## start SUPPLIED DATA
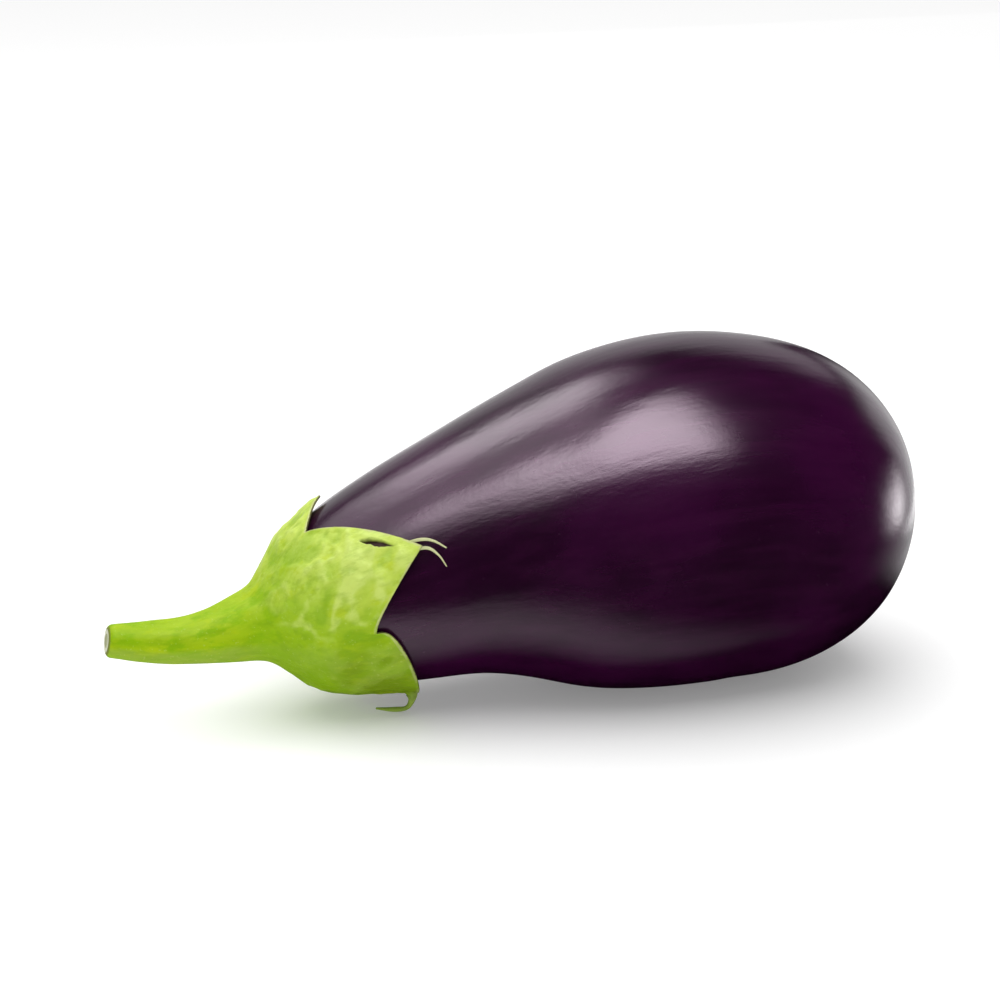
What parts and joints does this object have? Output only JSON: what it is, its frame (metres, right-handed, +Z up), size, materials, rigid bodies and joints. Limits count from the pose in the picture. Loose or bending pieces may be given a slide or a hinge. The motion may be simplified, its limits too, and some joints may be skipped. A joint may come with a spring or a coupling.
{
  "type": "eggplant",
  "caption": "Whole eggplant as picked, lying on its side: dark glossy fruit with a lobed green calyx and a short cut stem.",
  "frame": {"origin": "on the table, at the flat spot that the fruit rests on, close to under its centre of mass", "axes": "+Z up, +X towards the blossom end, so the stem points along -X; +Y is the side away from the camera"},
  "size_m": [0.2195, 0.0944, 0.0933],
  "materials": {
    "fruit_skin": "gloss",
    "calyx_green": "satin"
  },
  "bodies": {
    "root": {"fruit": "fruit_skin", "calyx_and_stem": "calyx_green"}
  },
  "joints": []
}
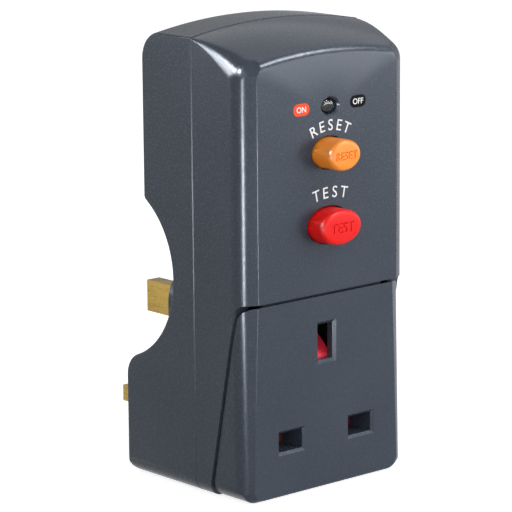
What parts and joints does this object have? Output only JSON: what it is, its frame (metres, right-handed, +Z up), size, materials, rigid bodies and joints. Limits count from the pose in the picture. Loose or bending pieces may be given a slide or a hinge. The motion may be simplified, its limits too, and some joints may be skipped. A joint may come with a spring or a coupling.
{
  "type": "outdoor plug adapter",
  "caption": "Plug-through safety adaptor in dark grey plastic with an orange reset button, a red test button, an indicator window and a shuttered socket, its plug pins behind.",
  "frame": {"origin": "on the plug face, midway between the line and neutral pins", "axes": "+X to the right as the socket is faced, +Y out of the plug face into the wall, +Z up towards the earth pin"},
  "size_m": [0.0526, 0.0724, 0.111],
  "materials": {
    "casing": "fine matt texture",
    "moulded_black": "satin",
    "moulded_natural": "satin",
    "reset_orange": "satin moulded",
    "test_red": "satin moulded",
    "shutter_red": "satin moulded",
    "window_clear": "clear, polished",
    "flag_orange": "matt film",
    "brass": "plain",
    "steel": "plated",
    "ferrite": "ground",
    "winding": "enamelled copper",
    "board_green": "solder resist",
    "varistor_blue": "dipped",
    "lead_sheath": "insulated wire"
  },
  "bodies": {
    "casing": {"button_guide": "moulded_natural", "capacitor": "moulded_black", "carrier_spring": "steel", "case_screws": "steel", "circuit_board": "board_green", "control_chip": "moulded_black", "earth_contact": "brass", "earth_pin": "brass", "flag_pin": "steel", "front_shell": "casing", "indicator_window": "window_clear", "line_contact": "brass", "line_load_lead": "lead_sheath", "line_load_strip": "brass", "line_pin": "brass", "line_pin_sleeve": "moulded_black", "line_supply_bar": "brass", "load_contacts": "brass", "mechanism_base": "moulded_natural", "neutral_contact": "brass", "neutral_load_lead": "lead_sheath", "neutral_load_strip": "brass", "neutral_pin": "brass", "neutral_pin_sleeve": "moulded_black", "neutral_supply_bar": "brass", "plunger_spring": "steel", "rear_shell": "casing", "reset_spring": "steel", "ring_core": "ferrite", "ring_winding": "winding", "shutter_spring": "steel", "socket_block": "moulded_natural", "socket_cover": "casing", "solenoid_bobbin": "moulded_black", "solenoid_coil": "winding", "solenoid_frame": "steel", "supply_contacts": "brass", "test_resistor": "varistor_blue", "test_spring": "steel", "test_terminals": "brass", "varistor": "varistor_blue"},
    "reset_button": {"reset_button": "reset_orange"},
    "contact_carrier": {"contact_carrier": "moulded_natural", "line_moving_contact": "brass", "neutral_moving_contact": "brass"},
    "indicator_flag": {"indicator_flag": "moulded_black", "flag_orange_band": "flag_orange"},
    "test_button": {"test_button": "test_red", "test_contact": "brass"},
    "trip_plunger": {"trip_plunger": "steel"},
    "trip_lever": {"trip_lever": "moulded_natural"},
    "shutter": {"shutter": "shutter_red"}
  },
  "joints": [
    {"name": "reset_press", "type": "slide", "parent": "casing", "child": "reset_button", "axis": [0, 1, 0], "range_m": [0, 0.003], "stiffness_N_per_m": 500, "springref_m": -0.004, "deforming": ["reset_spring"]},
    {"name": "carrier_slide", "type": "slide", "parent": "casing", "child": "contact_carrier", "axis": [0, 1, 0], "range_m": [0, 0.003], "stiffness_N_per_m": 300, "springref_m": -0.003, "deforming": ["carrier_spring"]},
    {"name": "flag_turn", "type": "hinge", "parent": "casing", "child": "indicator_flag", "pos_m": [0, -0.0332, 0.0773], "axis": [1, 0, 0], "range_deg": [0, 40.84]},
    {"name": "test_press", "type": "slide", "parent": "casing", "child": "test_button", "axis": [0, 1, 0], "range_m": [0, 0.002], "stiffness_N_per_m": 400, "springref_m": -0.003, "deforming": ["test_spring"]},
    {"name": "plunger_slide", "type": "slide", "parent": "casing", "child": "trip_plunger", "axis": [1, 0, 0], "range_m": [0, 0.002], "stiffness_N_per_m": 200, "springref_m": -0.003, "deforming": ["plunger_spring"]},
    {"name": "lever_turn", "type": "hinge", "parent": "casing", "child": "trip_lever", "pos_m": [0.01, -0.031, 0.0795], "axis": [0, 1, 0], "range_deg": [0, 20.64]},
    {"name": "shutter_slide", "type": "slide", "parent": "casing", "child": "shutter", "axis": [0, 0, -1], "range_m": [0, 0.0056], "stiffness_N_per_m": 60, "springref_m": -0.004, "deforming": ["shutter_spring"]}
  ],
  "couplings": [
    {"joint": "carrier_slide", "follows": "reset_press", "ratio": 1},
    {"joint": "flag_turn", "follows": "reset_press", "rad_per_m": 237.55},
    {"joint": "lever_turn", "follows": "plunger_slide", "rad_per_m": 180}
  ]
}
## end SUPPLIED DATA
EXERCISE DESCRIPTION:
Repeat each record in full; every line must match exactly.

FULL OUTPUT:
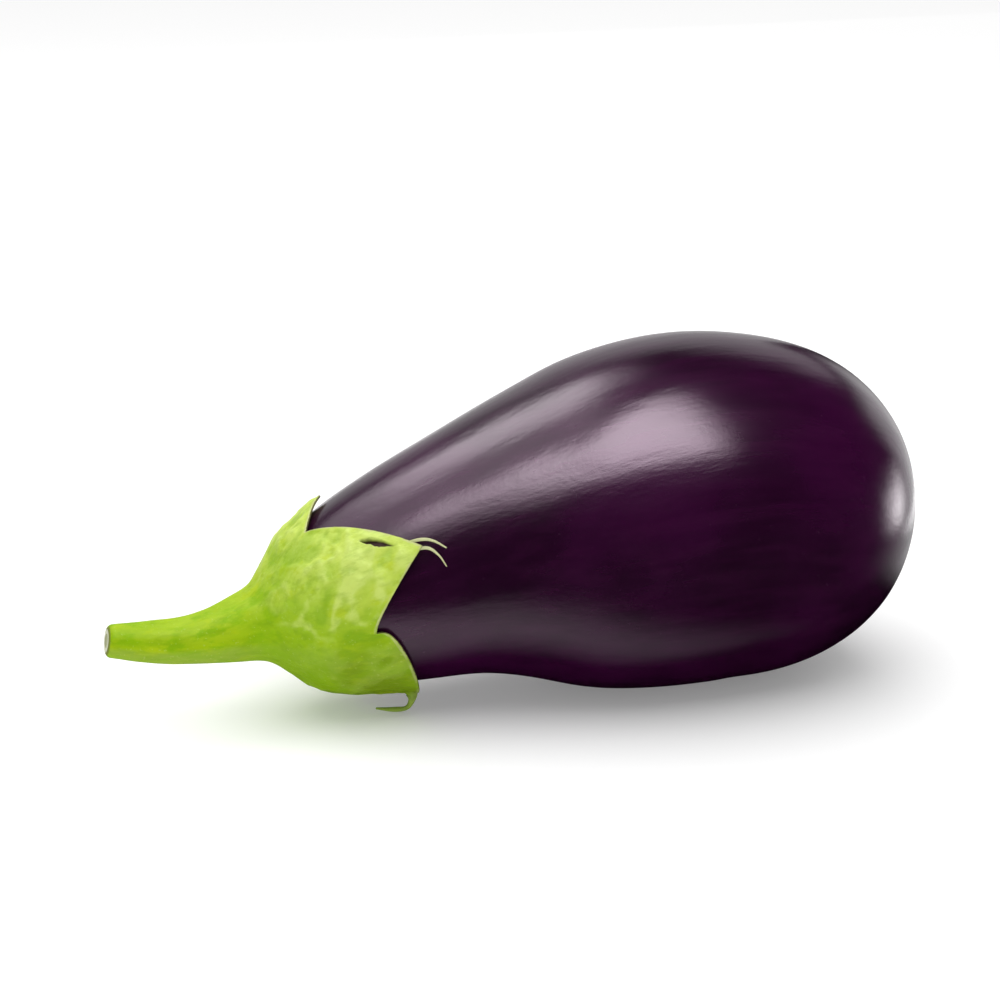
What parts and joints does this object have? Output only JSON: what it is, its frame (metres, right-handed, +Z up), size, materials, rigid bodies and joints. Limits count from the pose in the picture. Loose or bending pieces may be given a slide or a hinge. The motion may be simplified, its limits too, and some joints may be skipped. A joint may come with a spring or a coupling.
{
  "type": "eggplant",
  "caption": "Whole eggplant as picked, lying on its side: dark glossy fruit with a lobed green calyx and a short cut stem.",
  "frame": {"origin": "on the table, at the flat spot that the fruit rests on, close to under its centre of mass", "axes": "+Z up, +X towards the blossom end, so the stem points along -X; +Y is the side away from the camera"},
  "size_m": [0.2195, 0.0944, 0.0933],
  "materials": {
    "fruit_skin": "gloss",
    "calyx_green": "satin"
  },
  "bodies": {
    "root": {"fruit": "fruit_skin", "calyx_and_stem": "calyx_green"}
  },
  "joints": []
}
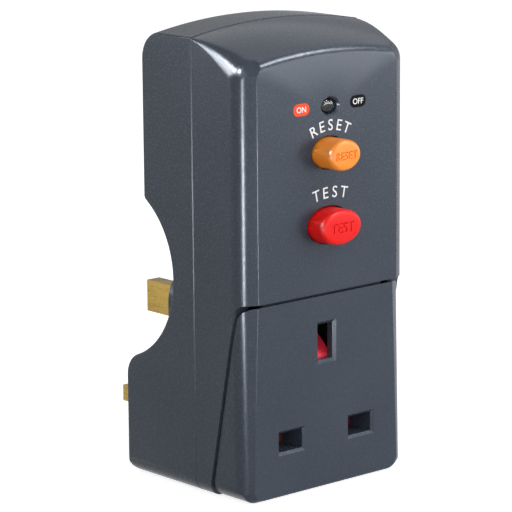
What parts and joints does this object have? Output only JSON: what it is, its frame (metres, right-handed, +Z up), size, materials, rigid bodies and joints. Limits count from the pose in the picture. Loose or bending pieces may be given a slide or a hinge. The motion may be simplified, its limits too, and some joints may be skipped. A joint may come with a spring or a coupling.
{
  "type": "outdoor plug adapter",
  "caption": "Plug-through safety adaptor in dark grey plastic with an orange reset button, a red test button, an indicator window and a shuttered socket, its plug pins behind.",
  "frame": {"origin": "on the plug face, midway between the line and neutral pins", "axes": "+X to the right as the socket is faced, +Y out of the plug face into the wall, +Z up towards the earth pin"},
  "size_m": [0.0526, 0.0724, 0.111],
  "materials": {
    "casing": "fine matt texture",
    "moulded_black": "satin",
    "moulded_natural": "satin",
    "reset_orange": "satin moulded",
    "test_red": "satin moulded",
    "shutter_red": "satin moulded",
    "window_clear": "clear, polished",
    "flag_orange": "matt film",
    "brass": "plain",
    "steel": "plated",
    "ferrite": "ground",
    "winding": "enamelled copper",
    "board_green": "solder resist",
    "varistor_blue": "dipped",
    "lead_sheath": "insulated wire"
  },
  "bodies": {
    "casing": {"button_guide": "moulded_natural", "capacitor": "moulded_black", "carrier_spring": "steel", "case_screws": "steel", "circuit_board": "board_green", "control_chip": "moulded_black", "earth_contact": "brass", "earth_pin": "brass", "flag_pin": "steel", "front_shell": "casing", "indicator_window": "window_clear", "line_contact": "brass", "line_load_lead": "lead_sheath", "line_load_strip": "brass", "line_pin": "brass", "line_pin_sleeve": "moulded_black", "line_supply_bar": "brass", "load_contacts": "brass", "mechanism_base": "moulded_natural", "neutral_contact": "brass", "neutral_load_lead": "lead_sheath", "neutral_load_strip": "brass", "neutral_pin": "brass", "neutral_pin_sleeve": "moulded_black", "neutral_supply_bar": "brass", "plunger_spring": "steel", "rear_shell": "casing", "reset_spring": "steel", "ring_core": "ferrite", "ring_winding": "winding", "shutter_spring": "steel", "socket_block": "moulded_natural", "socket_cover": "casing", "solenoid_bobbin": "moulded_black", "solenoid_coil": "winding", "solenoid_frame": "steel", "supply_contacts": "brass", "test_resistor": "varistor_blue", "test_spring": "steel", "test_terminals": "brass", "varistor": "varistor_blue"},
    "reset_button": {"reset_button": "reset_orange"},
    "contact_carrier": {"contact_carrier": "moulded_natural", "line_moving_contact": "brass", "neutral_moving_contact": "brass"},
    "indicator_flag": {"indicator_flag": "moulded_black", "flag_orange_band": "flag_orange"},
    "test_button": {"test_button": "test_red", "test_contact": "brass"},
    "trip_plunger": {"trip_plunger": "steel"},
    "trip_lever": {"trip_lever": "moulded_natural"},
    "shutter": {"shutter": "shutter_red"}
  },
  "joints": [
    {"name": "reset_press", "type": "slide", "parent": "casing", "child": "reset_button", "axis": [0, 1, 0], "range_m": [0, 0.003], "stiffness_N_per_m": 500, "springref_m": -0.004, "deforming": ["reset_spring"]},
    {"name": "carrier_slide", "type": "slide", "parent": "casing", "child": "contact_carrier", "axis": [0, 1, 0], "range_m": [0, 0.003], "stiffness_N_per_m": 300, "springref_m": -0.003, "deforming": ["carrier_spring"]},
    {"name": "flag_turn", "type": "hinge", "parent": "casing", "child": "indicator_flag", "pos_m": [0, -0.0332, 0.0773], "axis": [1, 0, 0], "range_deg": [0, 40.84]},
    {"name": "test_press", "type": "slide", "parent": "casing", "child": "test_button", "axis": [0, 1, 0], "range_m": [0, 0.002], "stiffness_N_per_m": 400, "springref_m": -0.003, "deforming": ["test_spring"]},
    {"name": "plunger_slide", "type": "slide", "parent": "casing", "child": "trip_plunger", "axis": [1, 0, 0], "range_m": [0, 0.002], "stiffness_N_per_m": 200, "springref_m": -0.003, "deforming": ["plunger_spring"]},
    {"name": "lever_turn", "type": "hinge", "parent": "casing", "child": "trip_lever", "pos_m": [0.01, -0.031, 0.0795], "axis": [0, 1, 0], "range_deg": [0, 20.64]},
    {"name": "shutter_slide", "type": "slide", "parent": "casing", "child": "shutter", "axis": [0, 0, -1], "range_m": [0, 0.0056], "stiffness_N_per_m": 60, "springref_m": -0.004, "deforming": ["shutter_spring"]}
  ],
  "couplings": [
    {"joint": "carrier_slide", "follows": "reset_press", "ratio": 1},
    {"joint": "flag_turn", "follows": "reset_press", "rad_per_m": 237.55},
    {"joint": "lever_turn", "follows": "plunger_slide", "rad_per_m": 180}
  ]
}